Does it matter that a great many colleges offered college credit for students who went out to campaign for Obama? Does it enter the calculation that tuition dollars at many colleges now cover “service learning,” where the student volunteers in something off-campus? Or likewise, internships, where a student actually pays college tuition and receives academic credit for low-level work in a business or non-profit?
These little drips don’t by themselves matter. It is always possible to explain away individual inanities—the speech code, the invitation to Ward Churchill, the campus hysteria over what proves a fictional hate crime. It is even possible to turn a blind eye to the college dorm as the place where students are inducted into binge drinking and the STD rate rivals that of Third World brothels. It is getting less easy, however, to ignore the preoccupation of much of undergraduate education with an estranged view of American life, one that foregrounds our nation’s faults and offers a vague sense of liberation in lieu of an education.
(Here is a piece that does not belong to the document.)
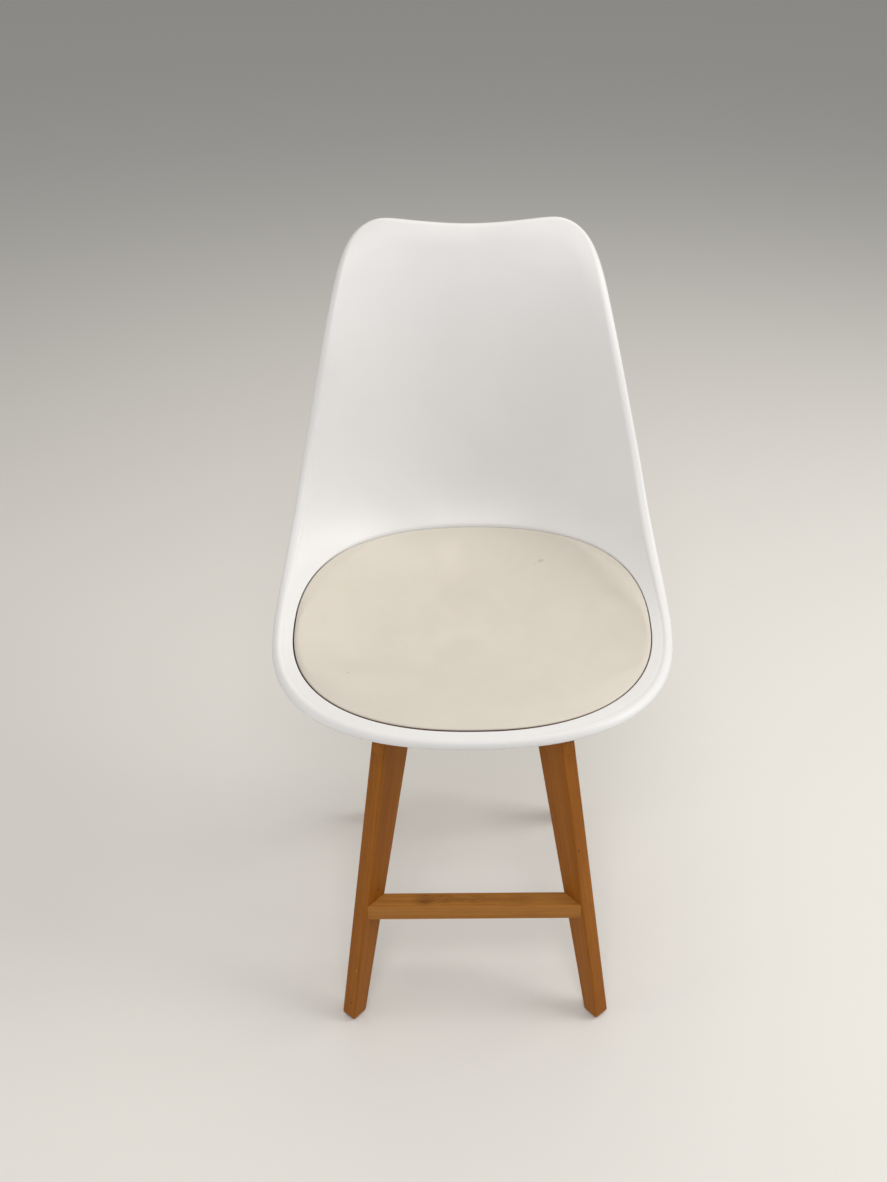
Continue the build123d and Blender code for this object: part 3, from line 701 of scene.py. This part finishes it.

Will learning the mantras of diversity, world citizenship, and sustainability really carry a young man or woman forward to a prosperous and worthwhile life? No doubt some parents think so, and others think that their son or daughter will be immune to four years of these suasions. But other have doubts and if you add those doubts to the prospect of attending a college in financial disarray, perhaps those doubts will begin to weigh more heavily than they have in the recent past.
I am not sure how one models the effects of disenchantment with campus ideology in a situation where doubtful management practices, plunging endowments, and budgets strained by the faltering student loan system have begun to converge. But it does appear to me that higher education is entering a period of significant vulnerability. And to the extent that opens up possibilities for real reform, I welcome it.